Write only the number of lines in the records beneath that hold "type".

========================

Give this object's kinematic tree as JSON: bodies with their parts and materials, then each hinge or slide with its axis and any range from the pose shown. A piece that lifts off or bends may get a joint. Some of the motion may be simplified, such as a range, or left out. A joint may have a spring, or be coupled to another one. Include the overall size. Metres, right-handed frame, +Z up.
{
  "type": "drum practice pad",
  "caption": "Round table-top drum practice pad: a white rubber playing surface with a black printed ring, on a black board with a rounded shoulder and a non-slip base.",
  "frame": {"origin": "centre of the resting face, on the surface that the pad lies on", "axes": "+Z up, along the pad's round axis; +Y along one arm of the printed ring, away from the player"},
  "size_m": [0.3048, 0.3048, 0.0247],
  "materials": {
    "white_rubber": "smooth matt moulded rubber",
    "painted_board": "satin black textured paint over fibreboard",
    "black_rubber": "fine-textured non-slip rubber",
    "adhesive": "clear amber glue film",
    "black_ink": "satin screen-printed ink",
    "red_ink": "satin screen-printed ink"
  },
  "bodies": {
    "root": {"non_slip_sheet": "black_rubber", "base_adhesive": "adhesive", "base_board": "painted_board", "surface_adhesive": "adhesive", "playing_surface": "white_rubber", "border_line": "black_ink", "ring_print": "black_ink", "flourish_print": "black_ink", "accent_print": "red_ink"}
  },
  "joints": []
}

========================

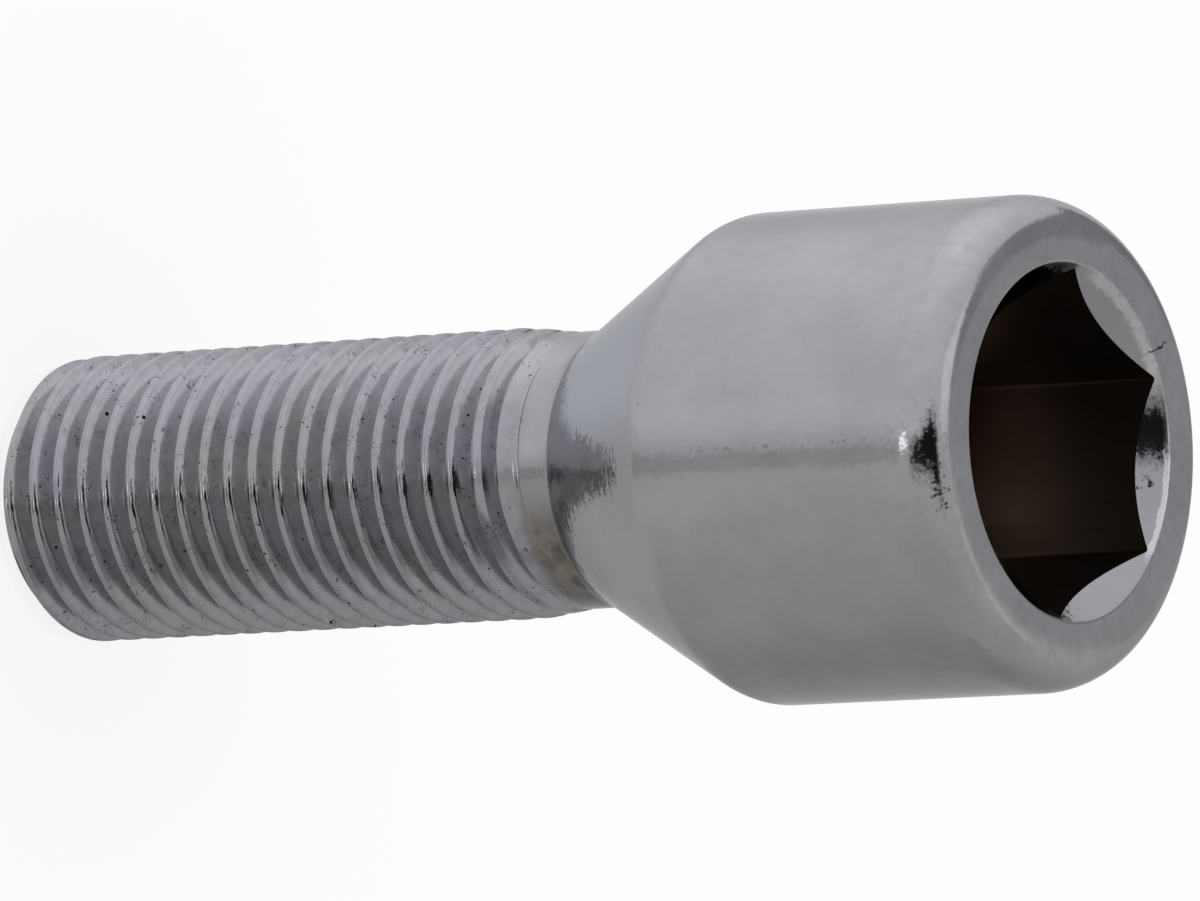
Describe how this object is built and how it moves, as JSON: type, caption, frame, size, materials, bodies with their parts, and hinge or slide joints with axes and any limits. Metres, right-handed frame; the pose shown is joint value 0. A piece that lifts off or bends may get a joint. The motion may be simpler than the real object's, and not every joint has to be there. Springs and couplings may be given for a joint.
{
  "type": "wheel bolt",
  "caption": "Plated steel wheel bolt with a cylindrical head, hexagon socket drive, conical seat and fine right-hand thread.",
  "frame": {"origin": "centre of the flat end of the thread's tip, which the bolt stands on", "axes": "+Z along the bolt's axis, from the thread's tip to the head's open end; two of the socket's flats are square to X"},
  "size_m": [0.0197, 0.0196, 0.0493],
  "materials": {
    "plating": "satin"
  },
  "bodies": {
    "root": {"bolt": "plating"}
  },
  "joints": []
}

========================

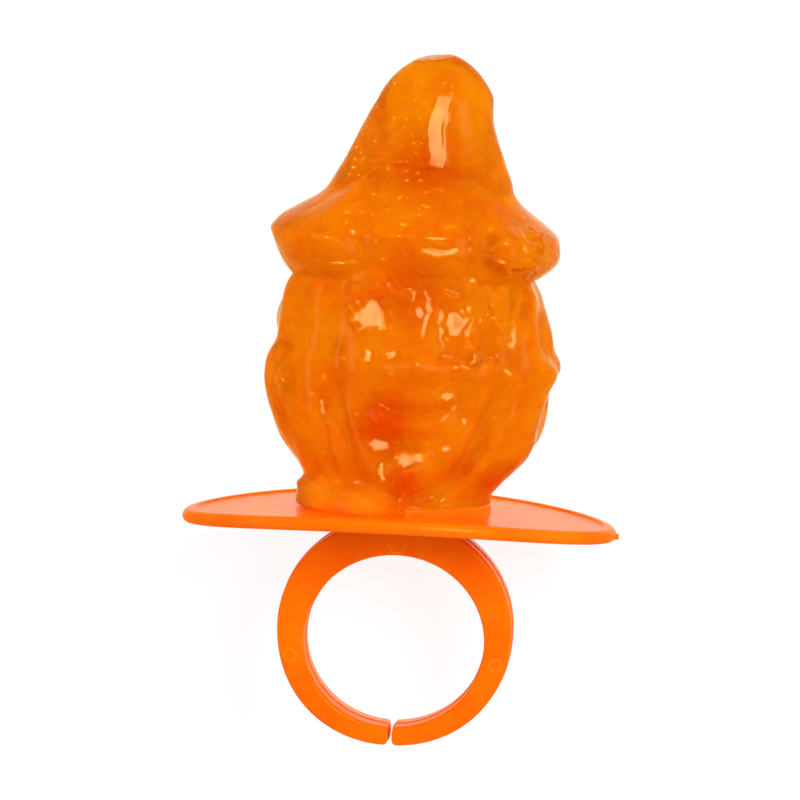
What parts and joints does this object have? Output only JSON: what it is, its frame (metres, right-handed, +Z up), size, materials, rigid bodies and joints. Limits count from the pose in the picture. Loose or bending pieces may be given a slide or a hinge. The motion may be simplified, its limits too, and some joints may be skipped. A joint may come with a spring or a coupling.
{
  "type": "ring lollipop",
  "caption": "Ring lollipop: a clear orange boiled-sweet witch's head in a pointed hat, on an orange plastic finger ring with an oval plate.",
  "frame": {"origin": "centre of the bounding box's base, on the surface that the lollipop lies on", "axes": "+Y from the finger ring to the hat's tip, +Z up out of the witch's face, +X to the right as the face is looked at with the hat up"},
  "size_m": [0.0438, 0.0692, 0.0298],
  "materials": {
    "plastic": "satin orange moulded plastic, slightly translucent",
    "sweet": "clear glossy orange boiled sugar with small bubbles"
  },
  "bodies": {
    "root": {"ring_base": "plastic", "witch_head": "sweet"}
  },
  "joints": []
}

========================

Exercise response> 4